* Material provided *
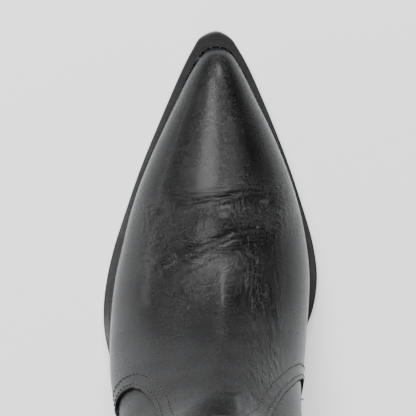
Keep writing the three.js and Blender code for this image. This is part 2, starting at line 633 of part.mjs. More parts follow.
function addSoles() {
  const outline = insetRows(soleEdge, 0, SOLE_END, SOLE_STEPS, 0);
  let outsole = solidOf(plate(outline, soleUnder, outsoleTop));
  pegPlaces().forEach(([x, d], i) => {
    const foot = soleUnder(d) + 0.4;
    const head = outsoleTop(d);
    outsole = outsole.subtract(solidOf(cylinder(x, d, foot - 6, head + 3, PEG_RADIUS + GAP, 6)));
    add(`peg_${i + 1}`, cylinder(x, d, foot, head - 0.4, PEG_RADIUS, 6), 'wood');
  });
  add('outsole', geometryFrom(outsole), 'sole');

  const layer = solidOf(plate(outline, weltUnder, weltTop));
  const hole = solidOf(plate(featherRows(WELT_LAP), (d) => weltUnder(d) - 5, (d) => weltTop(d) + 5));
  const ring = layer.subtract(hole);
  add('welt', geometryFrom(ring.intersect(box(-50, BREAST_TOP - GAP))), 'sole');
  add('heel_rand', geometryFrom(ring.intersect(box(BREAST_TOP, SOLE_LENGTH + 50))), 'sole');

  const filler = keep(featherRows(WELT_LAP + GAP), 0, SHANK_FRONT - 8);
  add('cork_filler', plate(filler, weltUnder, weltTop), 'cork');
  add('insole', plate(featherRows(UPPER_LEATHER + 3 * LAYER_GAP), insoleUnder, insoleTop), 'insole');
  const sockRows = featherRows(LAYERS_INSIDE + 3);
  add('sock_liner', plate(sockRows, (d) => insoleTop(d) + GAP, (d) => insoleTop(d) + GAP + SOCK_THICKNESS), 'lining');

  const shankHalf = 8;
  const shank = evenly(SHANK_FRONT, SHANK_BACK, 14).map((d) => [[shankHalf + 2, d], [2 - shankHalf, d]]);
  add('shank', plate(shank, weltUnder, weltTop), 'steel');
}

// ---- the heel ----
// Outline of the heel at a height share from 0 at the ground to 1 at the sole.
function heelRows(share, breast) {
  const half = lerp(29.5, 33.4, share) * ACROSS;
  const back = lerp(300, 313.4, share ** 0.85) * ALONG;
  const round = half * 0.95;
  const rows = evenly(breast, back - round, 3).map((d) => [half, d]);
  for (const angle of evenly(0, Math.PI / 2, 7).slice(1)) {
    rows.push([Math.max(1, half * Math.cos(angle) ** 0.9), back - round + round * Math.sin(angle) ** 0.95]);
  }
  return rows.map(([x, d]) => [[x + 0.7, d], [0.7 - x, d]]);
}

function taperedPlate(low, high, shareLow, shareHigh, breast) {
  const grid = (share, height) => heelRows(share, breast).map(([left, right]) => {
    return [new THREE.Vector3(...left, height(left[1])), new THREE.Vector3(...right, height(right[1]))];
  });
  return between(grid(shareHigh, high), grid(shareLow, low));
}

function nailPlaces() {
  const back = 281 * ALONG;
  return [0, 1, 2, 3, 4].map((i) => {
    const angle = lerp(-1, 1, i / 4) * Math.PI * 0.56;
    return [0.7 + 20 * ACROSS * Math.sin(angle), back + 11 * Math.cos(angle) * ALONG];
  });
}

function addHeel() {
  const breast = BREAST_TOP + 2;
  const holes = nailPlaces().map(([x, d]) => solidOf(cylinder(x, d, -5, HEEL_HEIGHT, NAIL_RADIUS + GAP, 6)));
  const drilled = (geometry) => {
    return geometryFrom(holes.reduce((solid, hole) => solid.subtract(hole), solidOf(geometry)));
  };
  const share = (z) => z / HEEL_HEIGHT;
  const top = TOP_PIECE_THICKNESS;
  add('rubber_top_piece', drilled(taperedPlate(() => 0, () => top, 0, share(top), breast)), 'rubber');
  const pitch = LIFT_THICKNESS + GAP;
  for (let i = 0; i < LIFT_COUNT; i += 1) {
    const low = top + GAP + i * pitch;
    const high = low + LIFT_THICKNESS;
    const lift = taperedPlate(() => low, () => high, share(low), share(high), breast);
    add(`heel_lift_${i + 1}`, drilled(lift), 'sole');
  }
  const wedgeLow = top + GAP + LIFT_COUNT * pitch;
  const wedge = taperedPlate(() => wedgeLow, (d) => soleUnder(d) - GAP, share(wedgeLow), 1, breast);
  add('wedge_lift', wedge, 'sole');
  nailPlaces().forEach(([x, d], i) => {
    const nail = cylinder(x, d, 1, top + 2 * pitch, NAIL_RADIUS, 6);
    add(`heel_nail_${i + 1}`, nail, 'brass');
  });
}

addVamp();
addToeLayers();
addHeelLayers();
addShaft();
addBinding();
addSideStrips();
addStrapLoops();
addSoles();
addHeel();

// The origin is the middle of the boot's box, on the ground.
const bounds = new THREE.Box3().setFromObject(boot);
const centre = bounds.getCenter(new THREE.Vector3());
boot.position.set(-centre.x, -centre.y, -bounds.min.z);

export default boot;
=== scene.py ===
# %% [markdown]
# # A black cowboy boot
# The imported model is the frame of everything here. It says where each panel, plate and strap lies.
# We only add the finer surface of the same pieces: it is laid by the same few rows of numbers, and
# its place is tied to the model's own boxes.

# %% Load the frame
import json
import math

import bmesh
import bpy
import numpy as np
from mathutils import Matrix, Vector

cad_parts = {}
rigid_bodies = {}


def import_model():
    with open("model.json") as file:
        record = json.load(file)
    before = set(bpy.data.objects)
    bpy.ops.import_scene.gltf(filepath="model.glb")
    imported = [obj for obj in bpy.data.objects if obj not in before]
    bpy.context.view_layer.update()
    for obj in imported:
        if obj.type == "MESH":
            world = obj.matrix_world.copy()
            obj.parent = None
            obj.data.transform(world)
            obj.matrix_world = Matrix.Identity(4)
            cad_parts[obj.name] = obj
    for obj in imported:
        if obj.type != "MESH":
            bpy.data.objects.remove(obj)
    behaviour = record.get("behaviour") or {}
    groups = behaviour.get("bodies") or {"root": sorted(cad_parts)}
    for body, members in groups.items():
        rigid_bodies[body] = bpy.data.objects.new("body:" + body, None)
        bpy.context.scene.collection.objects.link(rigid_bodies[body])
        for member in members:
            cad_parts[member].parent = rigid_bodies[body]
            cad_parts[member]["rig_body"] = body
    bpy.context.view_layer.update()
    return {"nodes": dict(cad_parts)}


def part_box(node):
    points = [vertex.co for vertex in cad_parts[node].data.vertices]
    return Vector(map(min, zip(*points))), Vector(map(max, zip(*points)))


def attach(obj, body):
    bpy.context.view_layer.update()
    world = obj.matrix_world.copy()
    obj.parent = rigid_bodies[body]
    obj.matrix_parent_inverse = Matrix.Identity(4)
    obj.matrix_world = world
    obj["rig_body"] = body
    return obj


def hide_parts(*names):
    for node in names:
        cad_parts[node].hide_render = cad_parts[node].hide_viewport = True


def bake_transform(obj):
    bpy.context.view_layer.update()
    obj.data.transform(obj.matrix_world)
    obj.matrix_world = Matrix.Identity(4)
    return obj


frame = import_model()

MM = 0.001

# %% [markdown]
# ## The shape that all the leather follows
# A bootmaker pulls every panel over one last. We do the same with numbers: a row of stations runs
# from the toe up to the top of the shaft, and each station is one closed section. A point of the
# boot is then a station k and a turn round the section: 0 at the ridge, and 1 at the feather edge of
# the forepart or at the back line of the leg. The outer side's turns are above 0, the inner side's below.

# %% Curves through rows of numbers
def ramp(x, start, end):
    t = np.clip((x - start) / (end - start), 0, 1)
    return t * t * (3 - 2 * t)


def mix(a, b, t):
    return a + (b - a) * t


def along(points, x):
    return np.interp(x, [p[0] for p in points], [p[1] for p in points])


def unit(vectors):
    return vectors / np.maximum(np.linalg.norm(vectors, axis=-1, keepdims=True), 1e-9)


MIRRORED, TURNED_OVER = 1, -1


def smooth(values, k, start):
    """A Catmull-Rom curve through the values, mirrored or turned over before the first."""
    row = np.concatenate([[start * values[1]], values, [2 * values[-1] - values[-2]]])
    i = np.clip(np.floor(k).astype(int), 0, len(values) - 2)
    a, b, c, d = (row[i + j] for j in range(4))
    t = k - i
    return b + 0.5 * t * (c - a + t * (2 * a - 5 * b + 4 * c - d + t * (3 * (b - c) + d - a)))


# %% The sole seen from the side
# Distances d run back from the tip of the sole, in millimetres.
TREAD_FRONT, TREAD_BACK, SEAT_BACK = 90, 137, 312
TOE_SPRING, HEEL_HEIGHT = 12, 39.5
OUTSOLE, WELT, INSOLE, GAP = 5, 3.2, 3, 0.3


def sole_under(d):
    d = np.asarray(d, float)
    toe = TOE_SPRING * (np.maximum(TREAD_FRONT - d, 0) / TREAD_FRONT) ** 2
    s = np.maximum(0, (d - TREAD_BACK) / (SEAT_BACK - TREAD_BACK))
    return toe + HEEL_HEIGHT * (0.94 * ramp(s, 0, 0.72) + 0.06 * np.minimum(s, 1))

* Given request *
Taking the lines above, repeat exactly those from the line that contains "on the ground." through the line that contains "import math", and both of those lines as well. Include nothing else.

* Response to the task *
// The origin is the middle of the boot's box, on the ground.
const bounds = new THREE.Box3().setFromObject(boot);
const centre = bounds.getCenter(new THREE.Vector3());
boot.position.set(-centre.x, -centre.y, -bounds.min.z);

export default boot;
=== scene.py ===
# %% [markdown]
# # A black cowboy boot
# The imported model is the frame of everything here. It says where each panel, plate and strap lies.
# We only add the finer surface of the same pieces: it is laid by the same few rows of numbers, and
# its place is tied to the model's own boxes.

# %% Load the frame
import json
import math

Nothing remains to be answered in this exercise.